Just stopped by to make sure someone brought up El Kabong.
Carry on.
I think this is the first time I was beat to making a Pete Seeger joke.
This thread needs some appropriate tunes:
IIRC, Fearless Girl was forcibly detained and removed.
Besides, as wonderful as Fearless Girl was standing up to the Bull, the real art installation that should be placed would be a large Bronze of a pile of manure behind the Bull… maybe with an embedded but partially legible page of the Bill of Rights in the manure pile. Or maybe the Declaration of Independence.
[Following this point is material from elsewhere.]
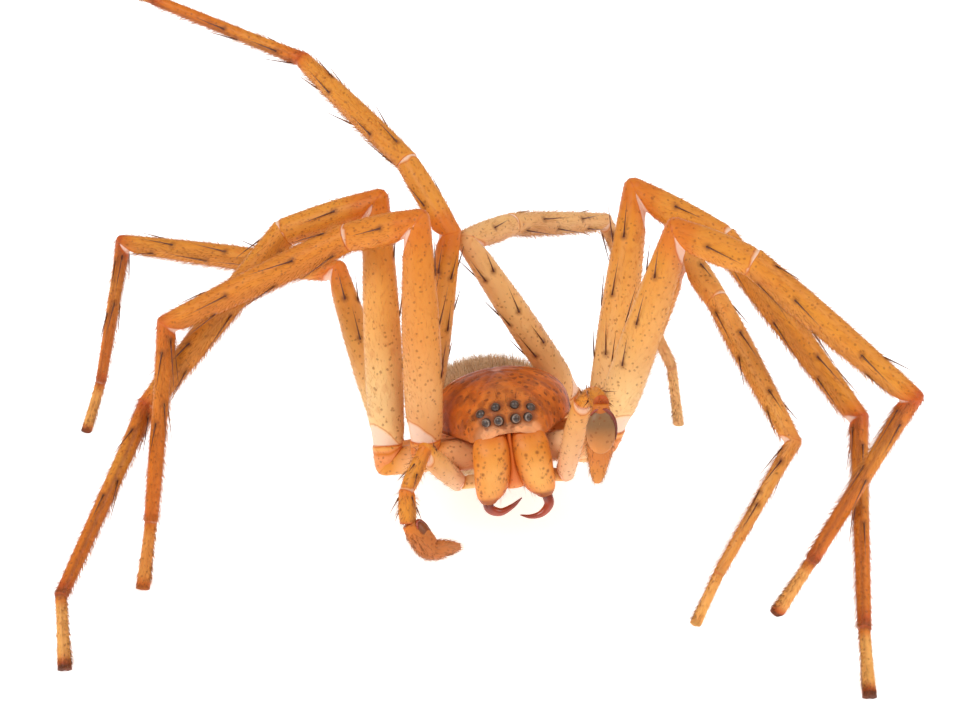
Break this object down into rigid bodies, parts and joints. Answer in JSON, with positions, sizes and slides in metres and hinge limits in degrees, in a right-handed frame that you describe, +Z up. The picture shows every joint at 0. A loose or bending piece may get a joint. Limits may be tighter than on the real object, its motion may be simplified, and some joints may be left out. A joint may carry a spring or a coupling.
{
  "type": "huntsman spider",
  "caption": "Still, life-size huntsman spider standing on its feet with the right hind leg lifted, for display.",
  "frame": {"origin": "centre of the bounding box at floor level", "axes": "+Z up, the head faces -Y, the spider's left side is +X"},
  "size_m": [0.0414, 0.0318, 0.0232],
  "materials": {
    "leg": "semi-matt orange-yellow shell with fine brown specks",
    "shield": "semi-matt orange-brown shell with darker flecks",
    "jaw": "semi-matt orange shell with brown dots",
    "fang": "glossy red-brown claw",
    "eye": "glossy near-black lens",
    "palp": "semi-matt cream to orange shell",
    "underside": "matt pale cream shell",
    "abdomen": "matt beige skin under short grey-brown hair"
  },
  "bodies": {
    "root": {"abdomen": "abdomen", "carapace": "shield", "chelicera_left": "jaw", "chelicera_right": "jaw", "eye_front_middle_left": "eye", "eye_front_middle_right": "eye", "eye_front_side_left": "eye", "eye_front_side_right": "eye", "eye_rear_middle_left": "eye", "eye_rear_middle_right": "eye", "eye_rear_side_left": "eye", "eye_rear_side_right": "eye", "fang_left": "fang", "fang_right": "fang", "leg_1_left_coxa": "leg", "leg_1_left_femur": "leg", "leg_1_left_foot": "leg", "leg_1_left_tibia": "leg", "leg_1_right_coxa": "leg", "leg_1_right_femur": "leg", "leg_1_right_foot": "leg", "leg_1_right_tibia": "leg", "leg_2_left_coxa": "leg", "leg_2_left_femur": "leg", "leg_2_left_foot": "leg", "leg_2_left_tibia": "leg", "leg_2_right_coxa": "leg", "leg_2_right_femur": "leg", "leg_2_right_foot": "leg", "leg_2_right_tibia": "leg", "leg_3_left_coxa": "leg", "leg_3_left_femur": "leg", "leg_3_left_foot": "leg", "leg_3_left_tibia": "leg", "leg_3_right_coxa": "leg", "leg_3_right_femur": "leg", "leg_3_right_foot": "leg", "leg_3_right_tibia": "leg", "leg_4_left_coxa": "leg", "leg_4_left_femur": "leg", "leg_4_left_foot": "leg", "leg_4_left_tibia": "leg", "leg_4_right_coxa": "leg", "leg_4_right_femur": "leg", "leg_4_right_foot": "leg", "leg_4_right_tibia": "leg", "palp_left_base": "underside", "palp_left_bulb": "palp", "palp_left_femur": "palp", "palp_left_tibia": "palp", "palp_right_base": "underside", "palp_right_bulb": "palp", "palp_right_femur": "palp", "palp_right_tibia": "palp", "spinneret_left": "underside", "spinneret_right": "underside", "sternum": "underside", "waist": "underside"}
  },
  "joints": []
}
Or maybe, frame two quotes in the manure pile, the “That all men are created equal” and Orwell’s “Some are more equal than others”.
THAT would be a statement.
Is that a shofar on the ground below the bulls left horn? If so, it gives more credence to the theory that this is a zealous attack akin to Moses’ attack on the golden calf.
Anyone who professes to hate banjo music probably has never listened to music by Bela Fleck.
For a banjo?
See, I could see it for a 7 string electric guitar, if wielded by Steve Vai.
There is a catch-all for “any other dangerous or deadly instrument or weapon,” but it is qualified by the phrase “with intent to use the same unlawfully against another.” So unless Mr. Varlack is himself a bull and/or a cast bronze sculpture…
You know who is missing from this conversation? All of the hand wringing defenders of slavery and treason monuments. It seems they aren’t really interested in preserving our precious art history. Maybe they have some other interest in those other pieces… I wonder what it could be.
Everything about this screams religious protest to me. A dude in what appears to be a prayer shawl, with a shofar on the ground, attacks a golden calf.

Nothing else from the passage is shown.